The value of bitcoin today will no doubt make it increasingly attractive to hackers, and inexperienced traders with low-security priorities are easy pickings.

Exchanges create another potential obstacle to getting rich quickly. To cash in or out of the cryptocurrency, you have to buy or sell on a bitcoin exchange.  The frenzy when the currency is on its way up or down can create technical issues which can impact the ability to trade when it’s most important.

 

The best way to invest in cryptocurrencies?       

Bitcoin’s meteoric rise in recent months was given a high-profile boost when Tesla owner Elon Musk bought $1.5 billion of the digital currency in January. Tesla has said it expects to start accepting bitcoin as payment in the future. 

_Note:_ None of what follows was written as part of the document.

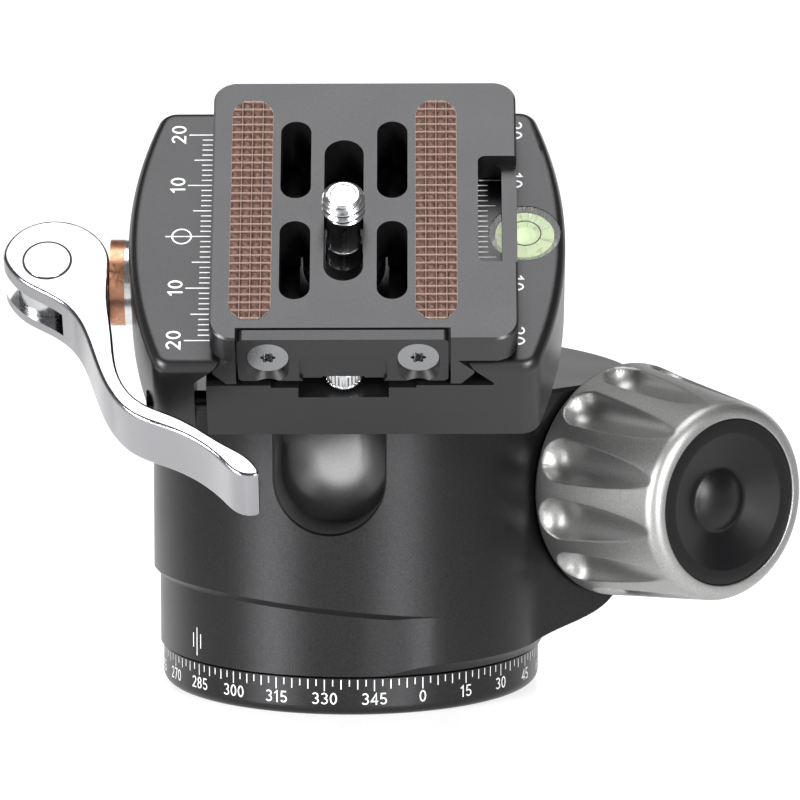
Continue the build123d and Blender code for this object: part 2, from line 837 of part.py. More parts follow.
def vial_fluid():
    body = disc(level_radius - level_wall, -level_height + 0.8, -0.9)
    bubble = Pos(0, 0, -0.9) * Sphere(bubble_radius)
    return clamp_frame * Pos(*level_place, 0) * (body - bubble)


# ---- quick-release plate ----
def bar_recess(gap=0.0):
    across = (-bar_half_width - gap, bar_half_width + gap)
    along = (-plate_half_length - 1, -plate_half_length + bar_thickness + gap)
    return block(across, along, (dovetail_bottom - 1, plate_top + 1))


def grip_bodies():
    ends = (-grip_half_length, grip_half_length)
    strip = slot_prism(grip_half_width, *ends, plate_top - grip_depth, plate_top + grip_proud)
    return [Pos(side * grip_place, 0, 0) * strip for side in (-1, 1)]


def window_cut(left, right, low):
    """The view down to the right jaw's scale, with round corners."""
    outline = RectangleRounded(right - left, 2 * window_reach, window_corner)
    return Pos((left + right) / 2, 0, low) * extrude(outline, 10 - low)


def plate():
    width = plate_right - plate_left
    outline = RectangleRounded(width, plate_length, plate_corner)
    slab = Pos((plate_left + plate_right) / 2, 0, plate_bottom) * extrude(outline, plate_top - plate_bottom)
    slab = chamfer(slab.edges().group_by(Axis.Z)[-1], 0.3)
    neck = dovetail_half_width - (plate_bottom + 1.1)
    dovetail = make_face(
        Polyline(
            (-neck, plate_bottom),
            (neck, plate_bottom),
            (dovetail_half_width, -1.1),
            (dovetail_half_width, -1.6),
            (dovetail_half_width - 1.9, dovetail_bottom),
            (-dovetail_half_width + 1.9, dovetail_bottom),
            (-dovetail_half_width, -1.6),
            (-dovetail_half_width, -1.1),
            close=True,
        )
    )
    body = slab + Pos(0, plate_half_length, 0) * Rot(90, 0, 0) * extrude(dovetail, plate_length)
    body -= slot_prism(centre_slot_half_width, *centre_slot, -10, 10)
    counterbore = (centre_slot[0] - 3.5, centre_slot[1] + 3.5)
    body -= slot_prism(camera_head_radius + 0.3, *counterbore, dovetail_bottom - 1, camera_washer_top)
    for low, high in side_slots:
        for side in (-1, 1):
            body -= Pos(side * side_slot_place, 0, 0) * slot_prism(side_slot_half_width, low, high, -10, 10)
    body -= window_cut(window_left, plate_right + 3, plate_top - window_step)
    body -= window_cut(window_left, window_right, -10)
    for grip in grip_bodies():
        body -= grip
    body -= bar_recess(bar_gap)
    for screw in bar_screw_bodies():
        body -= screw
    body -= Pos(0, stop_screw_place, 0) * disc(stop_head_radius + 0.2, dovetail_bottom - 1, stop_head_top)
    body -= Pos(0, stop_screw_place, 0) * disc(1.5, stop_head_top - 1, stop_head_top + 4)
    return clamp_frame * body


camera_washer_low = -2.4
camera_washer_top = camera_washer_low + camera_washer_height + 0.1


def grip_strips():
    return clamp_frame * Compound(grip_bodies())


def bar_screw_bodies(extra=0, drop=0):
    """Countersunk screws into the plate's front; drop lowers them, for the bar's slots."""
    head_height = bar_screw_head_radius - bar_screw_radius
    screw = disc(bar_screw_radius + extra, 0, 9)
    cone = Cone(bar_screw_head_radius + extra, bar_screw_radius + extra, head_height, align=from_low_face)
    screw += cone
    placed = Pos(0, -plate_half_length + 0.05, bar_screw_level - drop) * along_v * screw
    return [Pos(side * bar_screw_place, 0, 0) * placed for side in (-1, 1)]


def six_lobe_socket(radius, depth):
    """A six-lobed socket, open towards local -z."""
    lobe_radius = 0.27 * radius
    star = Circle(radius - lobe_radius)
    for lobe in around(6, Pos(radius - lobe_radius, 0) * Circle(lobe_radius)):
        star += lobe
    return Pos(0, 0, -1) * extrude(star, depth + 1)


def twist_stop_screws():
    socket = along_v * six_lobe_socket(bar_socket_radius, 1.1)
    screws = []
    for side, screw in zip((-1, 1), bar_screw_bodies()):
        middle = Pos(side * bar_screw_place, -plate_half_length + 0.05, bar_screw_level)
        screws.append(screw - middle * socket)
    return clamp_frame * Compound(screws)


def bar_slot():
    """The countersunk slot that lets the bar rise past its screw."""
    head_height = bar_screw_head_radius - bar_screw_radius
    wide = Rot(0, 0, 90) * SlotCenterToCenter(bar_travel, 2 * (bar_screw_head_radius + 0.1))
    narrow = Rot(0, 0, 90) * SlotCenterToCenter(bar_travel, 2 * (bar_screw_radius + 0.1))
    sink = loft([wide, Pos(0, 0, head_height) * narrow])
    through = Pos(0, 0, -1) * extrude(narrow, bar_thickness + 3)
    front = Pos(0, 0, -1) * extrude(wide, 1)
    middle = bar_screw_level - bar_travel / 2
    return Pos(0, -plate_half_length + 0.05, middle) * along_v * (sink + through + front)


def twist_stop():
    front, back = -plate_half_length, -plate_half_length + bar_thickness
    outline = RectangleRounded(2 * bar_half_width, bar_top - bar_bottom, 0.8)
    body = Pos(0, back, (bar_top + bar_bottom) / 2) * Rot(90, 0, 0) * extrude(outline, bar_thickness)
    window = RectangleRounded(bar_recess_width, 5.8, 1.4)
    body -= Pos(0, front + 0.6, -0.6) * Rot(90, 0, 0) * extrude(window, 2)
    arch = (-stop_arch_half_width, stop_arch_half_width)
    body -= block(arch, (front - 1, back + 1), (bar_bottom - 1, stop_arch_top))
    for side in (-1, 1):
        body -= Pos(side * bar_screw_place, 0, 0) * bar_slot()
    return clamp_frame * body


def stop_screw():
    head = disc(stop_head_radius, stop_head_bottom, stop_head_top)
    head = chamfer(head.edges().group_by(Axis.Z)[0], 0.3)
    return clamp_frame * Pos(0, stop_screw_place, 0) * (head + disc(1.5, stop_head_top, stop_head_top + 4))


def camera_screw():
    thread_low = camera_screw_top - camera_thread_length
    body = disc(camera_thread_radius, thread_low, camera_screw_top)
    body = chamfer(body.edges().group_by(Axis.Z)[-1], 0.5)
    body += disc(camera_neck_radius, camera_washer_low, thread_low)
    body += disc(camera_collar_radius, camera_washer_low, 1.65)
    head = disc(camera_head_radius, camera_washer_low - camera_head_height, camera_washer_low)
    body += chamfer(head.edges().group_by(Axis.Z)[0], 0.3)
    body -= block((-7, 7), (-0.7, 0.7), (-10, camera_washer_low - camera_head_height + 1.0))
    return clamp_frame * Pos(0, camera_screw_place, 0) * body


def screw_washer():
    low = camera_washer_low + 0.05
    body = tube(camera_head_radius - 0.3, camera_collar_radius + 0.1, low, low + camera_washer_height)
    return clamp_frame * Pos(0, camera_screw_place, 0) * body


nodes = {
    "panning_base": panning_base,
    "tripod_thread_insert": tripod_thread_insert,
    "spindle_screws": lambda: Compound(spindle_screw_bodies()),
    "spindle_plate": spindle_plate,
    "pan_washer": pan_washer,
    "bottom_ring": bottom_ring,
    "thrust_plate": thrust_plate,
    "housing": housing,
    "seat_ring": seat_ring,
    "shaft_bush": shaft_bush,
    "thrust_washer": thrust_washer,
    "pan_knob": pan_knob,
    "pan_screw": pan_screw,
    "pan_shoe": pan_shoe,
    "main_knob": main_knob,
    "knob_cap": knob_cap,
    "knob_shaft": knob_shaft,
    "drive_nut": drive_nut,
    "cam_ring": cam_ring,
    "cam_balls": cam_balls,
    "lift_ring": lift_ring,
    "ball_cup": ball_cup,
    "ball": ball,
    "stem_bolt": stem_bolt,
    "locating_pins": locating_pins,
    "clamp_base": clamp_base,
    "moving_jaw": moving_jaw,
    "guide_pins": guide_pins,
    "jaw_springs": jaw_springs,
    "clamp_rod": clamp_rod,
    "barrel_nut": barrel_nut,
    "cam_washer": cam_washer,
    "backing_washer": backing_washer,
    "lever": lever,
    "lever_pin": lever_pin,
    "bubble_vial": bubble_vial,
    "vial_fluid": vial_fluid,
    "plate": plate,
    "grip_strips": grip_strips,
    "twist_stop": twist_stop,
    "twist_stop_screws": twist_stop_screws,
    "stop_screw": stop_screw,
    "camera_screw": camera_screw,
    "screw_washer": screw_washer,
}

os.makedirs("parts", exist_ok=True)
for name, make in nodes.items():
    export_step(make(), f"parts/{name}.step")
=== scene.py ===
import math

import bmesh
import bpy
import numpy as np
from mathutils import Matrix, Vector


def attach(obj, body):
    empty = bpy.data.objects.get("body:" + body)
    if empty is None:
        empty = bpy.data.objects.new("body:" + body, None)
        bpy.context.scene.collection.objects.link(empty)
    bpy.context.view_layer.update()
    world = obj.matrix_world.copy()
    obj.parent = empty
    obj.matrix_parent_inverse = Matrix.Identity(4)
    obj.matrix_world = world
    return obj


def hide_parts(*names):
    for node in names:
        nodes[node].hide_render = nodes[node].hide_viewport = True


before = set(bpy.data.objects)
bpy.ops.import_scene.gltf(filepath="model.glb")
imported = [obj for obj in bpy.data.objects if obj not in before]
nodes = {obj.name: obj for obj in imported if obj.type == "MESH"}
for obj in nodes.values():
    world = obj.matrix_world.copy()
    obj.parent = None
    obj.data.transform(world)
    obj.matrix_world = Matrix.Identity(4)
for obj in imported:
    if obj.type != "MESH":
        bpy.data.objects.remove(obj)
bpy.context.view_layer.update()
mm = 0.001
print("frame loaded:", len(nodes), "pieces")

# the clamp's own axes, in millimetres: u across, v along the dovetail, n up from the jaw tops
clampPose = {"lean": 40.45, "heading": -0.88, "twist": 0.3, "ballHeight": 36.8, "top": 47.55, "offset": -0.45}


# a turn about one axis, as the usual matrix of cosines and sines
def turnAbout(axis, degrees):
    c, s = math.cos(math.radians(degrees)), math.sin(math.radians(degrees))
    if axis == "x":
        return np.array([[1, 0, 0], [0, c, -s], [0, s, c]])
    return np.array([[c, -s, 0], [s, c, 0], [0, 0, 1]])


clampTurn = turnAbout("z", clampPose["heading"]) @ turnAbout("x", clampPose["lean"])
clampTurn = clampTurn @ turnAbout("z", clampPose["twist"])
clampOrigin = clampTurn @ [clampPose["offset"], 0, clampPose["top"]] + [0, 0, clampPose["ballHeight"]]


# clamp millimetres to the part's metres: the turned point plus the clamp's origin
def onClamp(points):
    return (np.asarray(points, float) @ clampTurn.T + clampOrigin) * mm


# a flat drawing wrapped on a cylinder about Z: x is the angle in degrees, y the height and z the radius
def roundPanAxis(points):
    p = np.asarray(points, float)
    a = np.radians(p[:, 0])
    return np.stack([p[:, 2] * np.cos(a), p[:, 2] * np.sin(a), p[:, 1]], axis=1) * mm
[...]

There’s no doubt the cryptocurrency is gaining mainstream supporters, which will go some way to underpinning its value, but it is definitely a case of buyer beware. The most important consideration when deciding whether to invest in bitcoin is the level of risk you’re willing to take because Bitcoin is a very high-risk type of investment.

 

Buying Gold vs Bitcoin

In order to balance out some of that risk, investing money in gold, which inspires far less volatility and has maintained its value for centuries could be a useful counterpoint in your portfolio. Physical Gold is everything bitcoin isn’t. It’s a physical gold coin or gold bar that cannot be lost in the digital ether. 

Gold has retained its value throughout the centuries, fluctuating with the changes in global economic fortunes but ultimately providing its owners with a liquid asset of comparable value. In certain forms, it’s tax-free. And it is a safe haven in times of uncertainty, rising when the going gets tough and providing a useful hedge against other asset pitfalls. For investors interested in a risky cryptocurrency asset, consider a gold hedge around the digital garden.